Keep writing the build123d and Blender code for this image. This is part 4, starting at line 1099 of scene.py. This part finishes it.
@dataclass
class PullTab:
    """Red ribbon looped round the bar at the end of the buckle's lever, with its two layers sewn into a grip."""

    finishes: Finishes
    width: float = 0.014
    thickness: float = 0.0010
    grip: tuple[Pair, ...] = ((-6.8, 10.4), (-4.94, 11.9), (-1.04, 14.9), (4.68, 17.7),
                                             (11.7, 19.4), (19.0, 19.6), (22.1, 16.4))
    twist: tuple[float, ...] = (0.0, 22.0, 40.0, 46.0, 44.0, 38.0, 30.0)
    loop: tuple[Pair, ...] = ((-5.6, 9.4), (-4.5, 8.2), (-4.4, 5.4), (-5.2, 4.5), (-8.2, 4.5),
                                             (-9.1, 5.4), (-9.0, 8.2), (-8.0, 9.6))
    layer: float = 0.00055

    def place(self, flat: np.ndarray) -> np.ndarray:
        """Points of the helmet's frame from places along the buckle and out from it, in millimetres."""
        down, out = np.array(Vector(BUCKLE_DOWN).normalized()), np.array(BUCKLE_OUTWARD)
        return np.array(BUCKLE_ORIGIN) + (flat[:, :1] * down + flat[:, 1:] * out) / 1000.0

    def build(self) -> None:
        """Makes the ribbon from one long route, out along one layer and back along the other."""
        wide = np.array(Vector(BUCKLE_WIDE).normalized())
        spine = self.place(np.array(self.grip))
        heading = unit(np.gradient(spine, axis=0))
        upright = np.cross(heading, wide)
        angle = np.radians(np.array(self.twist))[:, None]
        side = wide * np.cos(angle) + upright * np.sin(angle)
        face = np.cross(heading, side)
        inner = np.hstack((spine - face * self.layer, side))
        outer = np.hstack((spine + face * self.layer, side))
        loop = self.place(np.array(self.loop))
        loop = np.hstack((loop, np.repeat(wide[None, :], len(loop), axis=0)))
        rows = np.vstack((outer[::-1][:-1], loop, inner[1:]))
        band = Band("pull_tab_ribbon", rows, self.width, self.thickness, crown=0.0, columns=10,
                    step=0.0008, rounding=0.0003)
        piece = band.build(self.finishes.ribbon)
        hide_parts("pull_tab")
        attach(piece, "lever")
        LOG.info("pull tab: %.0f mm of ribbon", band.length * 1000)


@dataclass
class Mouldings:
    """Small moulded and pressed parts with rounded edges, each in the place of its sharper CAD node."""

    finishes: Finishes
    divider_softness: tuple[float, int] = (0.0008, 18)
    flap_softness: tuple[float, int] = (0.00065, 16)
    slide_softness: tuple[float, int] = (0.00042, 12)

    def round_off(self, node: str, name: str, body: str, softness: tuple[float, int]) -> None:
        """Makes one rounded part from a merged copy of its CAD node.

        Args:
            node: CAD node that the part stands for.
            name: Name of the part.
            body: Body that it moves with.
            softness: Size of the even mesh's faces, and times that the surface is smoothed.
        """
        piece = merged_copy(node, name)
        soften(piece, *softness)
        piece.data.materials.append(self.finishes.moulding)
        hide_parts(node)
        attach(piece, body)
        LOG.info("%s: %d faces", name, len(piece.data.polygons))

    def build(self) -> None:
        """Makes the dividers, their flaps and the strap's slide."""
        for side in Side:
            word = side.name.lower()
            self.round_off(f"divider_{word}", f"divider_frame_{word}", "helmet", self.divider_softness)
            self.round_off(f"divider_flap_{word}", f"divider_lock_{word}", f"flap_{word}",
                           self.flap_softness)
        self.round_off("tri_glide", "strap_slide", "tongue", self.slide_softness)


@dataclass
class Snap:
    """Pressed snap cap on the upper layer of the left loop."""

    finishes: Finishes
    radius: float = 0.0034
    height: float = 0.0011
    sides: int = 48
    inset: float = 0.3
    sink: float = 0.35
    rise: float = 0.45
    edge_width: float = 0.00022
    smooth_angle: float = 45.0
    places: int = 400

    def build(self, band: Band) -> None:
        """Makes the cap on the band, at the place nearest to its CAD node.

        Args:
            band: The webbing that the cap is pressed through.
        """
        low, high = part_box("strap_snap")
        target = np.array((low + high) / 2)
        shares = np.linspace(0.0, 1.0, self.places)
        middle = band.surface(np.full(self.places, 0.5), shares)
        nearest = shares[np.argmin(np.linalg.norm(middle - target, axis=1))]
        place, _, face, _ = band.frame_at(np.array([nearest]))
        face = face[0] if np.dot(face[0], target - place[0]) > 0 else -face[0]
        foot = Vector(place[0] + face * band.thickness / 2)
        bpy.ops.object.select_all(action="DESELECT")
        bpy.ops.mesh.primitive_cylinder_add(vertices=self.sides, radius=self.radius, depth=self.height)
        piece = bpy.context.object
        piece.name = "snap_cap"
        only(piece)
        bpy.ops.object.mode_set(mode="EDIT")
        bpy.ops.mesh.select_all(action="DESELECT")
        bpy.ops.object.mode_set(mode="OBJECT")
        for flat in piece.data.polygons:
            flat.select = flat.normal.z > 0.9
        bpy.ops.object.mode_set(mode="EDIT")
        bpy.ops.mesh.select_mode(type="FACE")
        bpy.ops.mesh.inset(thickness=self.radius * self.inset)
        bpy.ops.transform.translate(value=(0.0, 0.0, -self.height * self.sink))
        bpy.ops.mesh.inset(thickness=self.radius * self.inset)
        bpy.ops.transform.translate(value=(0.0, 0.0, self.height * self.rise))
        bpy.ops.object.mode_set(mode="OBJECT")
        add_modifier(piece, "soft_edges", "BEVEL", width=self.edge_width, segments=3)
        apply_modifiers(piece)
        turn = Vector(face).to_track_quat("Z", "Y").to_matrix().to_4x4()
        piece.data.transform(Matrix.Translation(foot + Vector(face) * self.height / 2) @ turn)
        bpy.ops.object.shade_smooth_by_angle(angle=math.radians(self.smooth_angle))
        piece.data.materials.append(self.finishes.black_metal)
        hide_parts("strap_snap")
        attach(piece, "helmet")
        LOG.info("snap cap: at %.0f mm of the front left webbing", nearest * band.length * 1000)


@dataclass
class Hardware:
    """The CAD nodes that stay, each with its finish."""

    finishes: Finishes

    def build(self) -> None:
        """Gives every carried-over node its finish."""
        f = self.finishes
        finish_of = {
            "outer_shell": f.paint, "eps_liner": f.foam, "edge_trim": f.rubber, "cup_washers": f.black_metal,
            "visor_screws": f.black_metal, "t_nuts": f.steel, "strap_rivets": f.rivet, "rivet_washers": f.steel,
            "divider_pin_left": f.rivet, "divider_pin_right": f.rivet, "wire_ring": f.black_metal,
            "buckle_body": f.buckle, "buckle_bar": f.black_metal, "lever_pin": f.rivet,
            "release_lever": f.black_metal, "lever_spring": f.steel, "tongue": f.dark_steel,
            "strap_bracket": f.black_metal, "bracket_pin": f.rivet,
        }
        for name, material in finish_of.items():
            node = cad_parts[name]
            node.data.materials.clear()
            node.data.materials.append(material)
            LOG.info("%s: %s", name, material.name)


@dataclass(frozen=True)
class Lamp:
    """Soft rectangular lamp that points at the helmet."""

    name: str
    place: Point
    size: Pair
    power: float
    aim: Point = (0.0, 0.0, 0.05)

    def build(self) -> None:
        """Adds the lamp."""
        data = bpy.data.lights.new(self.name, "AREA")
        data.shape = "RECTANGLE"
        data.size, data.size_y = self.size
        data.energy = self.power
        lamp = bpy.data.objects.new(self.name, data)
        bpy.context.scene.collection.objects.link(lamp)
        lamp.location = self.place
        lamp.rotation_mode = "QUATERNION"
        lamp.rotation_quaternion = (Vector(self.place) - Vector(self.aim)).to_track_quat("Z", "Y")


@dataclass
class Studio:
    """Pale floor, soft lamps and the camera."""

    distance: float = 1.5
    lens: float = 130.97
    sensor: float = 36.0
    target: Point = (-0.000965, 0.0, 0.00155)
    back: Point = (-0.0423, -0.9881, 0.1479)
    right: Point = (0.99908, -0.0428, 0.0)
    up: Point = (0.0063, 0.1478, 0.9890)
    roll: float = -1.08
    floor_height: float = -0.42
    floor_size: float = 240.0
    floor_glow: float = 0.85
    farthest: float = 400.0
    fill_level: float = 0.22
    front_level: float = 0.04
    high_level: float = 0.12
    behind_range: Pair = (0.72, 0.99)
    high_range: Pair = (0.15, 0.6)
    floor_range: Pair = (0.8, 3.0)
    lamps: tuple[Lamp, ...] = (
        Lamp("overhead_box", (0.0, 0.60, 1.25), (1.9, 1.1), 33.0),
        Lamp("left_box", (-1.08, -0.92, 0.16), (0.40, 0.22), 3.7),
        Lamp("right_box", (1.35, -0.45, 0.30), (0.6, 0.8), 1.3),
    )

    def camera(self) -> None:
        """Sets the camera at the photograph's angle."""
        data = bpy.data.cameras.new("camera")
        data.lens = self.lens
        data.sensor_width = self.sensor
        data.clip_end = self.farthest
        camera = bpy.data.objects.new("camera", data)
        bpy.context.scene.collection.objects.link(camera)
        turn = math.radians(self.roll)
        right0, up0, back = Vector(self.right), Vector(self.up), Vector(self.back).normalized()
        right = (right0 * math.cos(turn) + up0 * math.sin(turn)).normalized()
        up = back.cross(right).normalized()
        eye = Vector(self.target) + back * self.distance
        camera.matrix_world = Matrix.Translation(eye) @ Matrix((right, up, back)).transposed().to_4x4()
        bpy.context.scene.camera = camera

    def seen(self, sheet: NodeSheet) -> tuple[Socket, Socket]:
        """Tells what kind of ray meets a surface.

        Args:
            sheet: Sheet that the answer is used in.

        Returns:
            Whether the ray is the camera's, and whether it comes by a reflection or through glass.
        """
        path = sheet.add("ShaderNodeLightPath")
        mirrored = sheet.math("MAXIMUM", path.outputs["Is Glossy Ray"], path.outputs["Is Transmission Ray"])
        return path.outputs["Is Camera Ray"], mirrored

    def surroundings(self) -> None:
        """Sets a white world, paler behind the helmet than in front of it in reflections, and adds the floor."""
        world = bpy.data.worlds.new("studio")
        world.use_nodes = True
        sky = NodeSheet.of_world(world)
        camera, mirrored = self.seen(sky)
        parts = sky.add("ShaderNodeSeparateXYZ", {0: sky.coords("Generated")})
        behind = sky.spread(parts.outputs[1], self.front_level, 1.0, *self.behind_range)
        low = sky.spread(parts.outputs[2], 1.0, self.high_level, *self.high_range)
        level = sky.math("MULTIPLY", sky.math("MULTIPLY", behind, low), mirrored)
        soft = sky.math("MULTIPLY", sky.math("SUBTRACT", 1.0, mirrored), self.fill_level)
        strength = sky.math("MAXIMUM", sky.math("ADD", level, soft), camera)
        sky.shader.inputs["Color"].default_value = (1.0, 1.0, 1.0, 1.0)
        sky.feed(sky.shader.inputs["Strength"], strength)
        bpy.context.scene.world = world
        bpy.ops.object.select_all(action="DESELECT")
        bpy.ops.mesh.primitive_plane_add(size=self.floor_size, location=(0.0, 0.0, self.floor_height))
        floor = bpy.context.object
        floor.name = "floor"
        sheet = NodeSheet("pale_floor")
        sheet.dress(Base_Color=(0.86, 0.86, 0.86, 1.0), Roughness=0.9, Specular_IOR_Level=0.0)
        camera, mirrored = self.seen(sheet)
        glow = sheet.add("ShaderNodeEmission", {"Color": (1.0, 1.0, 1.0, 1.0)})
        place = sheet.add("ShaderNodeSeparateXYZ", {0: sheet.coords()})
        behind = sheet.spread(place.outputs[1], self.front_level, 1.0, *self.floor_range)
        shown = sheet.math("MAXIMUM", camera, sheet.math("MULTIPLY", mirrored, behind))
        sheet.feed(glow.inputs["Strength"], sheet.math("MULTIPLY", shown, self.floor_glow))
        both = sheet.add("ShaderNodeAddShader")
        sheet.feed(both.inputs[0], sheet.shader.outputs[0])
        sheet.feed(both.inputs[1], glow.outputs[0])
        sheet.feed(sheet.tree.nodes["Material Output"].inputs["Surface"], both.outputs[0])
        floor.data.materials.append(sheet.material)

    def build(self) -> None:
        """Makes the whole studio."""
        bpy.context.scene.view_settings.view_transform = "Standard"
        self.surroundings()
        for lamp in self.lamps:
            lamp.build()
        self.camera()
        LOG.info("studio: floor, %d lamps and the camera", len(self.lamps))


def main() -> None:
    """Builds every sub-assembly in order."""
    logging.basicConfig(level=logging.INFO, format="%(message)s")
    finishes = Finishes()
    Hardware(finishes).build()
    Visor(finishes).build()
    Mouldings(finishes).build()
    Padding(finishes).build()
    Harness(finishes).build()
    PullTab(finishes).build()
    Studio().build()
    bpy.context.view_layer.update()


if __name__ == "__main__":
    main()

(What the task requires): Only the lines from the one containing "node = cad_parts[name]" through the one containing "floor, soft lamps" are to be retyped, both boundary lines included, with no other material.

(Result for this exercise):
            node = cad_parts[name]
            node.data.materials.clear()
            node.data.materials.append(material)
            LOG.info("%s: %s", name, material.name)


@dataclass(frozen=True)
class Lamp:
    """Soft rectangular lamp that points at the helmet."""

    name: str
    place: Point
    size: Pair
    power: float
    aim: Point = (0.0, 0.0, 0.05)

    def build(self) -> None:
        """Adds the lamp."""
        data = bpy.data.lights.new(self.name, "AREA")
        data.shape = "RECTANGLE"
        data.size, data.size_y = self.size
        data.energy = self.power
        lamp = bpy.data.objects.new(self.name, data)
        bpy.context.scene.collection.objects.link(lamp)
        lamp.location = self.place
        lamp.rotation_mode = "QUATERNION"
        lamp.rotation_quaternion = (Vector(self.place) - Vector(self.aim)).to_track_quat("Z", "Y")


@dataclass
class Studio:
    """Pale floor, soft lamps and the camera."""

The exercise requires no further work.